А ещё, он всегда был очень строг. Хотя тогда, это воспринималось мной, как что-то совершенно естественное, и только спустя много лет, когда уже я сам стал отцом, мне вдруг открылось, что это - не норма.
Впрочем, папа был строг практически со всеми: мамой, коллегами, студентами, проводниками в поездах, продавцами, таксистами, моими товарищами и даже с собственными родственниками.
Он не был груб, почти никогда не повышал голоса на кого либо, но очевидная значимость и некоторая суровость присутствовавшие всегда на его лице, не оставляли даже тени сомнения в том, что этот человек очень строг и вероятно своенравен. Скорее всего, он чувствовал себя неловко… Мне и теперь трудно объяснить, почему я в этом всегда был почти уверен, но я кажется с самых малых лет понимал – ему было неловко, и от того он вынужден казаться таким значимым и суровым.
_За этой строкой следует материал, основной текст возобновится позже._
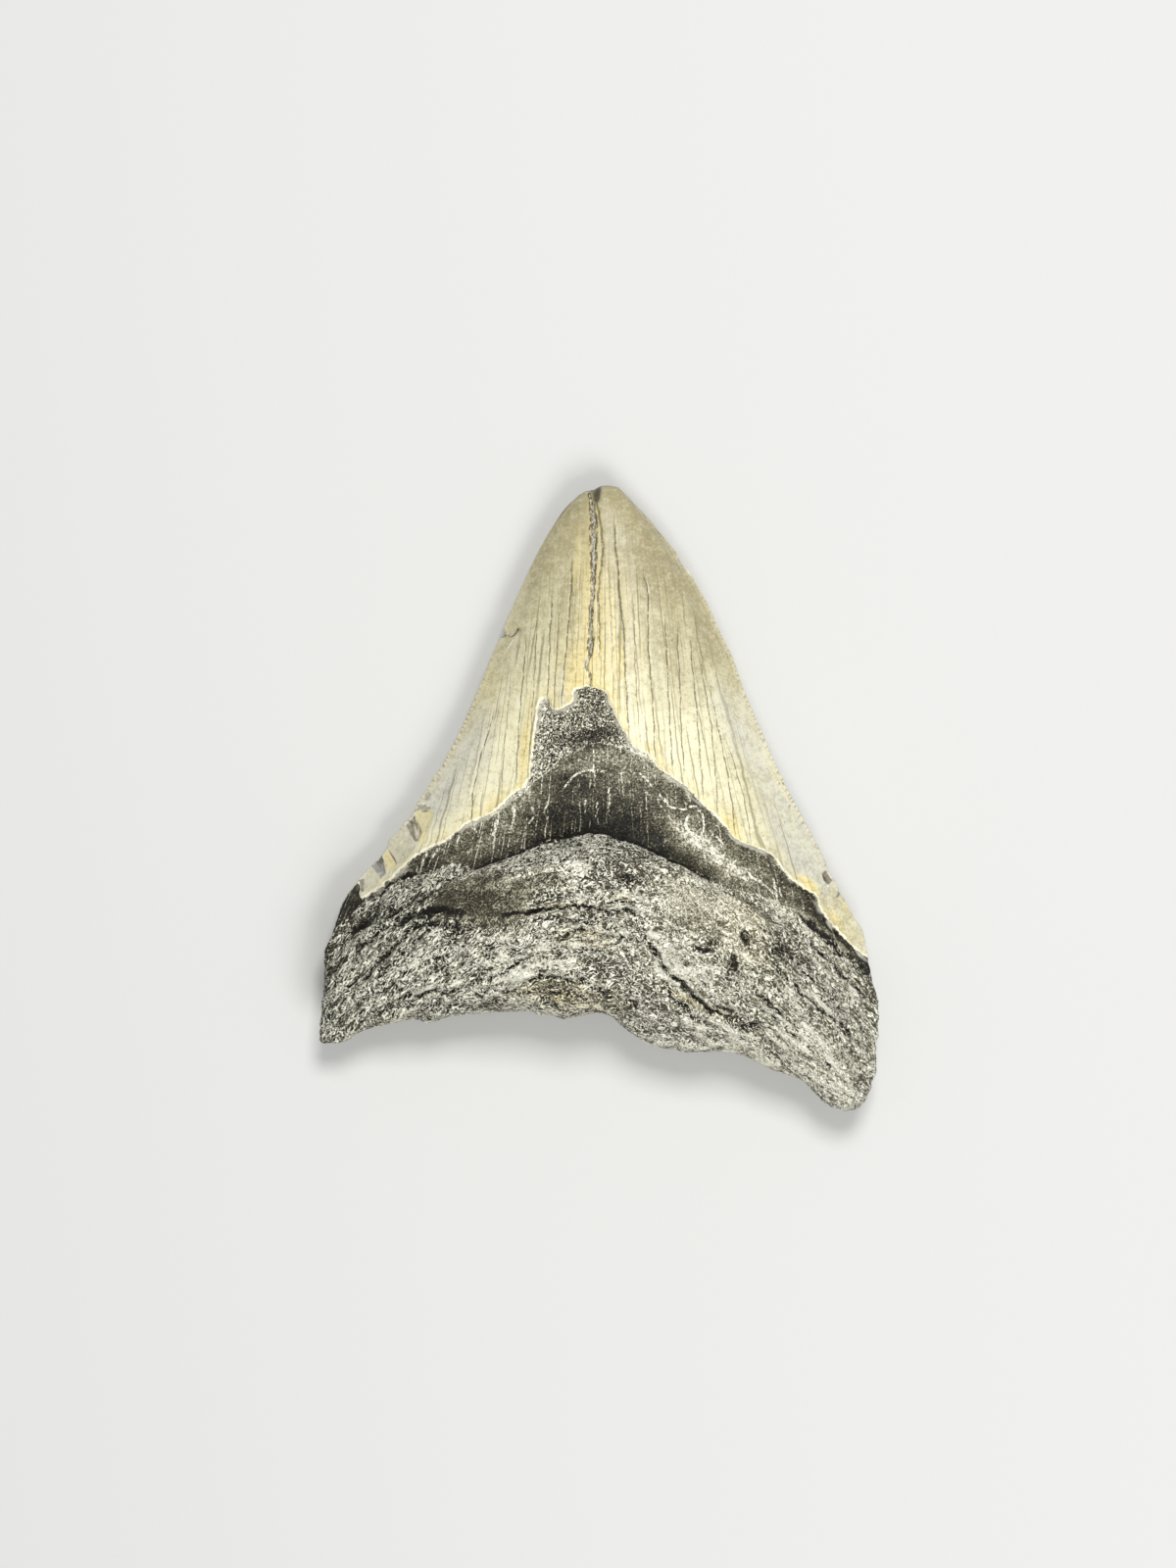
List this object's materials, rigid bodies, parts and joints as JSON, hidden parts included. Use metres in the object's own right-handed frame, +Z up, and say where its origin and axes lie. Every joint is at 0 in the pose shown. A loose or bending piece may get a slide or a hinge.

Вот почему я помню его именно таким? Он что никогда не смеялся? Никогда не рассказывал анекдотов? Кажется, смеялся…. Но я этого не помню. Я знаю, что он конечно смеялся, но вот вспомнить его смеющимся совершенно не в силах. Вот только фотографию одну хорошо помню, где он еще совсем молодой, задолго до моего появления на свет, во дворе ЦК ВЛКСМ… смеющийся и счастливый. Может быть потом, когда я уже появился на свет он больше и не смеялся, а лишь улыбался иногда… . Я не могу вспомнить звук его смеха, и это наталкивает меня на вывод – я его никогда не слышал, а считаю что лишь забыл об этом от того, что мне всегда хотелось увидеть его смеющимся…. Теперь задумался – а улыбающимся? Ну, вот кроме той самой фотографии начала 60-ых годов прошлого столетия…. Была ещё одна фотография! Кажется новогодняя…. Там уже и я присутствую. Правда еще очень маленький… Мне трудно определить собственный возраст на той фотографии – от девяти месяцев до полутора лет….
Хотя, если учитывать то, что фотография похожа на новогоднюю, можно сделать вывод, что это либо зима 75-76 гг., либо следующая… Папа, держит на коленях, а я тупо смотрю мимо объектива…. Однажды я задался вопросом: а откуда я знаю, что на той фотографии именно я? Разве, я себя там узнаю? Нет, конечно, но зато – там, я отчетливо узнаю папу и из этого делаю соответствующий вывод – у него на коленях могу быть только я
.
Подобная самоуверенность не раз преподносила мне неожиданные сюрпризы…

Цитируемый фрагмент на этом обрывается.